(Goal of the exercise)
What follows is a listing; give it again exactly, in its entirety.

________________________

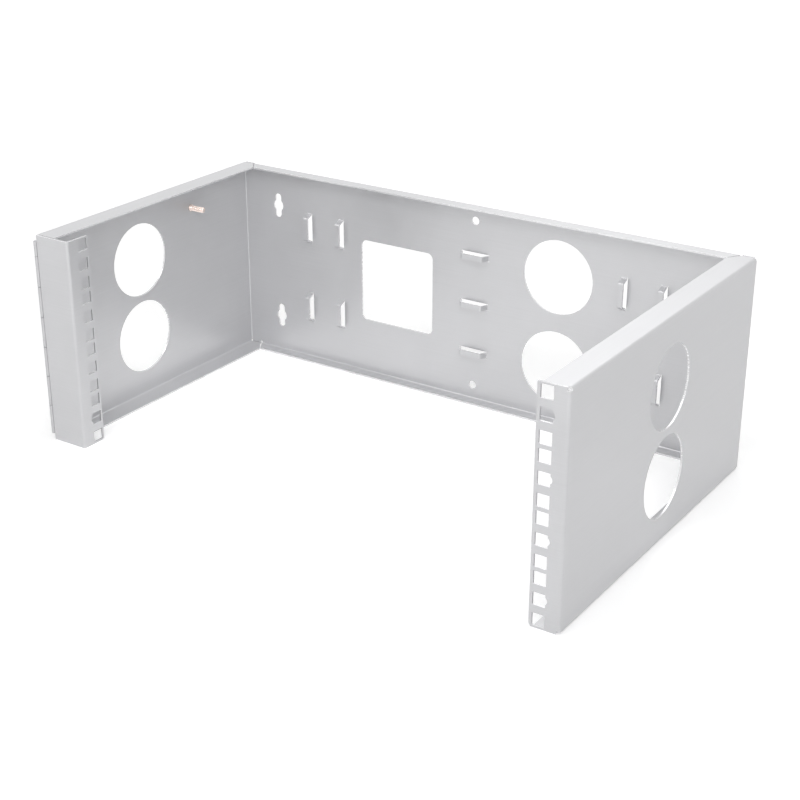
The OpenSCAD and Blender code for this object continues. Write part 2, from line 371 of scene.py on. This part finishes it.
class Shader(Nodes):
    """Nodes of a new material, with object coordinates at hand."""

    def __init__(self, name):
        super().__init__(bpy.data.materials.new(name), "ShaderNodeOutputMaterial")
        self.object_point = self.node("ShaderNodeTexCoord", output="Object")

    def attribute(self, name, output):
        """An attribute of the mesh by its name."""
        return self.node("ShaderNodeAttribute", output=output, settings={"attribute_name": name})

    def noise(self, scale, detail=2.0, roughness=0.5, point=None):
        """Noise at a place, the object coordinates unless another is given."""
        return self.node(
            "ShaderNodeTexNoise",
            Vector=point or self.object_point,
            Scale=scale,
            Detail=detail,
            Roughness=roughness,
        )

    def drawn_lines(self, scale, detail=2.0, roughness=0.5):
        """Noise drawn out into lines, by object coordinates times a scale for each axis."""
        settings = {"operation": "MULTIPLY"}
        point = self.node("ShaderNodeVectorMath", self.object_point, scale, settings=settings)
        return self.noise(1.0, detail, roughness, point)

    def tint(self, colour, factor):
        """A colour multiplied by a value that varies round 1."""
        settings = {"operation": "SCALE"}
        return self.node("ShaderNodeVectorMath", tuple(colour), settings=settings, Scale=factor)

    def blend(self, factor, a, b):
        """Colour a where the factor is 0, and b where it is 1."""
        made = self.tree.nodes.new("ShaderNodeMix")
        made.data_type = "RGBA"
        self.feed(made.inputs["Factor"], factor)
        first, second = (socket for socket in made.inputs if socket.type == "RGBA")
        self.feed(first, a)
        self.feed(second, b)
        return next(socket for socket in made.outputs if socket.type == "RGBA")

    def bump(self, height, distance, strength, **below):
        """Normals of a height, on top of those of another bump if one is given as Normal."""
        return self.node("ShaderNodeBump", Height=height, Distance=distance, Strength=strength, **below)

    def metal(self, colour, roughness, normal, metallic):
        """Ends the tree in a metallic surface and returns the material."""
        surface = self.node(
            "ShaderNodeBsdfPrincipled",
            Base_Color=colour,
            Roughness=roughness,
            Normal=normal,
            Metallic=metallic,
        )
        self.feed(self.surface, surface)
        return self.owner


def plated_sheet_material(finish):
    """Satin zinc plating on rolled sheet: fine rolling lines, clouds in the gloss, cut edges lighter by a
    painted highlight and a little glossier.
    """
    burnish = 0.08
    nodes = Shader("satin_plated_sheet")
    lines = nodes.drawn_lines(nodes.attribute("grain", "Vector"), detail=3.0, roughness=0.6)
    cut = nodes.attribute("cut_edge", "Fac")
    clouds = nodes.noise(26.0, detail=4.0, roughness=0.55)
    specks = nodes.noise(2400.0, detail=1.0)
    cloud_shade = nodes.vary(clouds, 0.985, 1.015)
    shade = nodes.math("MULTIPLY", cloud_shade, nodes.vary(lines, 0.975, 1.02))
    # Painted highlight: faces marked as cut edges take the lighter cut colour
    colour = nodes.blend(cut, nodes.tint(finish.colour, shade), nodes.tint(finish.cut_highlight_colour, shade))
    cloud_gloss = nodes.vary(clouds, finish.roughness - 0.03, finish.roughness + 0.04)
    rough = nodes.math("ADD", cloud_gloss, nodes.vary(lines, -0.02, 0.03))
    rough = nodes.math("SUBTRACT", rough, nodes.math("MULTIPLY", cut, burnish))
    rolled = nodes.bump(lines, 0.004 * MM, 0.35)
    normal = nodes.bump(specks, 0.003 * MM, 0.3, Normal=rolled)
    return nodes.metal(colour, rough, normal, metallic=0.5)


def hinge_material(finish):
    """Plated hinge strip: lines along the hinge, a little darker than the sheet."""
    nodes = Shader("plated_hinge_strip")
    lines = nodes.drawn_lines((2600, 2600, 12), roughness=0.6)
    clouds = nodes.noise(60.0, detail=3.0)
    colour = nodes.tint(finish.leaf_colour, nodes.vary(clouds, 0.96, 1.03))
    rough = nodes.vary(lines, 0.34, 0.44)
    return nodes.metal(colour, rough, nodes.bump(lines, 0.004 * MM, 0.3), metallic=0.6)


def pin_material(finish):
    """Drawn steel wire: bright, with draw lines along it."""
    nodes = Shader("drawn_steel_pin")
    lines = nodes.drawn_lines((5000, 5000, 20))
    colour = nodes.tint(finish.pin_colour, nodes.vary(lines, 0.93, 1.05))
    rough = nodes.vary(lines, 0.26, 0.36)
    return nodes.metal(colour, rough, nodes.bump(lines, 0.003 * MM, 0.3), metallic=1.0)


def stud_material(sizes):
    """Copper flash over steel: warm pink paled by a painted highlight, a little duller in patches."""
    nodes = Shader("copper_flash")
    patches = nodes.noise(700.0, detail=3.0, roughness=0.6)
    dull = tuple(0.85 * channel for channel in sizes.colour)
    colour = nodes.blend(nodes.remap(patches, 0.35, 0.7, 0.0, 1.0), tuple(sizes.colour), dull)
    rough = nodes.vary(patches, 0.2, 0.32)
    return nodes.metal(colour, rough, nodes.bump(patches, 0.004 * MM, 0.3), metallic=1.0)


def floor_material(colour):
    """Pale floor: lit and shadowed as a plain surface, and glowing where the camera or gloss sees it.

    The glow is small round the object, so its shadow stays, and grows to plain white further out.
    """
    nodes = Shader("pale_floor")
    away = nodes.node(
        "ShaderNodeVectorMath",
        nodes.object_point,
        FLOOR_MIDDLE,
        output="Value",
        settings={"operation": "DISTANCE"},
    )
    glow = nodes.remap(away, GLOW_START, GLOW_END, GLOW_NEAR, GLOW_FAR, "SMOOTHSTEP")
    strength = nodes.math("MULTIPLY", nodes.seen_or_mirrored(), glow)
    glowing = nodes.node("ShaderNodeEmission", Strength=strength)
    lit = nodes.node("ShaderNodeBsdfDiffuse", Color=tuple(colour))
    nodes.feed(nodes.surface, nodes.node("ShaderNodeAddShader", lit, glowing))
    return nodes.owner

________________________

(Solution)
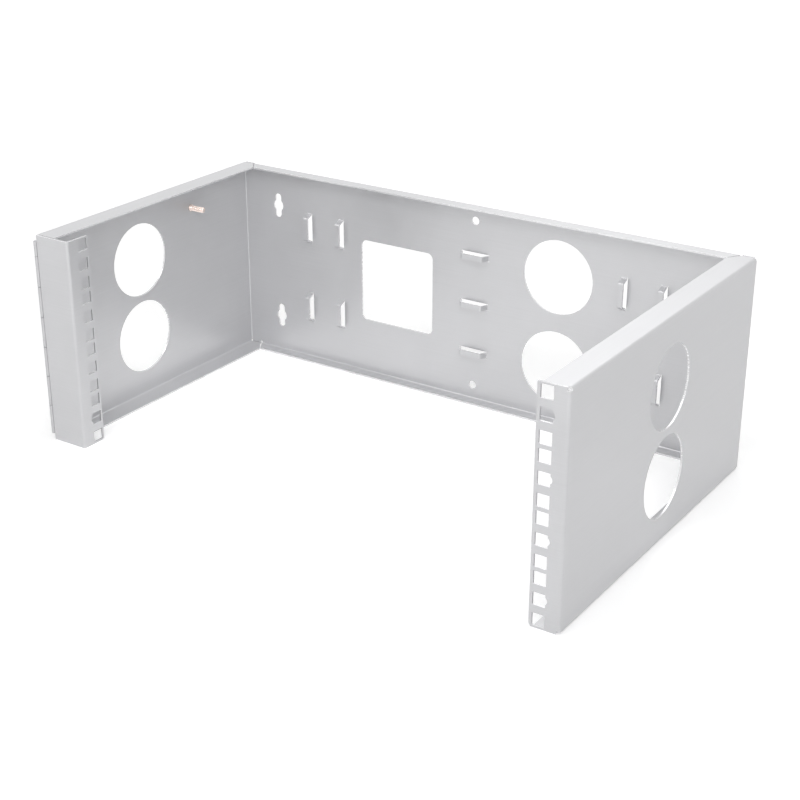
The OpenSCAD and Blender code for this object continues. Write part 2, from line 371 of scene.py on. This part finishes it.
class Shader(Nodes):
    """Nodes of a new material, with object coordinates at hand."""

    def __init__(self, name):
        super().__init__(bpy.data.materials.new(name), "ShaderNodeOutputMaterial")
        self.object_point = self.node("ShaderNodeTexCoord", output="Object")

    def attribute(self, name, output):
        """An attribute of the mesh by its name."""
        return self.node("ShaderNodeAttribute", output=output, settings={"attribute_name": name})

    def noise(self, scale, detail=2.0, roughness=0.5, point=None):
        """Noise at a place, the object coordinates unless another is given."""
        return self.node(
            "ShaderNodeTexNoise",
            Vector=point or self.object_point,
            Scale=scale,
            Detail=detail,
            Roughness=roughness,
        )

    def drawn_lines(self, scale, detail=2.0, roughness=0.5):
        """Noise drawn out into lines, by object coordinates times a scale for each axis."""
        settings = {"operation": "MULTIPLY"}
        point = self.node("ShaderNodeVectorMath", self.object_point, scale, settings=settings)
        return self.noise(1.0, detail, roughness, point)

    def tint(self, colour, factor):
        """A colour multiplied by a value that varies round 1."""
        settings = {"operation": "SCALE"}
        return self.node("ShaderNodeVectorMath", tuple(colour), settings=settings, Scale=factor)

    def blend(self, factor, a, b):
        """Colour a where the factor is 0, and b where it is 1."""
        made = self.tree.nodes.new("ShaderNodeMix")
        made.data_type = "RGBA"
        self.feed(made.inputs["Factor"], factor)
        first, second = (socket for socket in made.inputs if socket.type == "RGBA")
        self.feed(first, a)
        self.feed(second, b)
        return next(socket for socket in made.outputs if socket.type == "RGBA")

    def bump(self, height, distance, strength, **below):
        """Normals of a height, on top of those of another bump if one is given as Normal."""
        return self.node("ShaderNodeBump", Height=height, Distance=distance, Strength=strength, **below)

    def metal(self, colour, roughness, normal, metallic):
        """Ends the tree in a metallic surface and returns the material."""
        surface = self.node(
            "ShaderNodeBsdfPrincipled",
            Base_Color=colour,
            Roughness=roughness,
            Normal=normal,
            Metallic=metallic,
        )
        self.feed(self.surface, surface)
        return self.owner


def plated_sheet_material(finish):
    """Satin zinc plating on rolled sheet: fine rolling lines, clouds in the gloss, cut edges lighter by a
    painted highlight and a little glossier.
    """
    burnish = 0.08
    nodes = Shader("satin_plated_sheet")
    lines = nodes.drawn_lines(nodes.attribute("grain", "Vector"), detail=3.0, roughness=0.6)
    cut = nodes.attribute("cut_edge", "Fac")
    clouds = nodes.noise(26.0, detail=4.0, roughness=0.55)
    specks = nodes.noise(2400.0, detail=1.0)
    cloud_shade = nodes.vary(clouds, 0.985, 1.015)
    shade = nodes.math("MULTIPLY", cloud_shade, nodes.vary(lines, 0.975, 1.02))
    # Painted highlight: faces marked as cut edges take the lighter cut colour
    colour = nodes.blend(cut, nodes.tint(finish.colour, shade), nodes.tint(finish.cut_highlight_colour, shade))
    cloud_gloss = nodes.vary(clouds, finish.roughness - 0.03, finish.roughness + 0.04)
    rough = nodes.math("ADD", cloud_gloss, nodes.vary(lines, -0.02, 0.03))
    rough = nodes.math("SUBTRACT", rough, nodes.math("MULTIPLY", cut, burnish))
    rolled = nodes.bump(lines, 0.004 * MM, 0.35)
    normal = nodes.bump(specks, 0.003 * MM, 0.3, Normal=rolled)
    return nodes.metal(colour, rough, normal, metallic=0.5)


def hinge_material(finish):
    """Plated hinge strip: lines along the hinge, a little darker than the sheet."""
    nodes = Shader("plated_hinge_strip")
    lines = nodes.drawn_lines((2600, 2600, 12), roughness=0.6)
    clouds = nodes.noise(60.0, detail=3.0)
    colour = nodes.tint(finish.leaf_colour, nodes.vary(clouds, 0.96, 1.03))
    rough = nodes.vary(lines, 0.34, 0.44)
    return nodes.metal(colour, rough, nodes.bump(lines, 0.004 * MM, 0.3), metallic=0.6)


def pin_material(finish):
    """Drawn steel wire: bright, with draw lines along it."""
    nodes = Shader("drawn_steel_pin")
    lines = nodes.drawn_lines((5000, 5000, 20))
    colour = nodes.tint(finish.pin_colour, nodes.vary(lines, 0.93, 1.05))
    rough = nodes.vary(lines, 0.26, 0.36)
    return nodes.metal(colour, rough, nodes.bump(lines, 0.003 * MM, 0.3), metallic=1.0)


def stud_material(sizes):
    """Copper flash over steel: warm pink paled by a painted highlight, a little duller in patches."""
    nodes = Shader("copper_flash")
    patches = nodes.noise(700.0, detail=3.0, roughness=0.6)
    dull = tuple(0.85 * channel for channel in sizes.colour)
    colour = nodes.blend(nodes.remap(patches, 0.35, 0.7, 0.0, 1.0), tuple(sizes.colour), dull)
    rough = nodes.vary(patches, 0.2, 0.32)
    return nodes.metal(colour, rough, nodes.bump(patches, 0.004 * MM, 0.3), metallic=1.0)


def floor_material(colour):
    """Pale floor: lit and shadowed as a plain surface, and glowing where the camera or gloss sees it.

    The glow is small round the object, so its shadow stays, and grows to plain white further out.
    """
    nodes = Shader("pale_floor")
    away = nodes.node(
        "ShaderNodeVectorMath",
        nodes.object_point,
        FLOOR_MIDDLE,
        output="Value",
        settings={"operation": "DISTANCE"},
    )
    glow = nodes.remap(away, GLOW_START, GLOW_END, GLOW_NEAR, GLOW_FAR, "SMOOTHSTEP")
    strength = nodes.math("MULTIPLY", nodes.seen_or_mirrored(), glow)
    glowing = nodes.node("ShaderNodeEmission", Strength=strength)
    lit = nodes.node("ShaderNodeBsdfDiffuse", Color=tuple(colour))
    nodes.feed(nodes.surface, nodes.node("ShaderNodeAddShader", lit, glowing))
    return nodes.owner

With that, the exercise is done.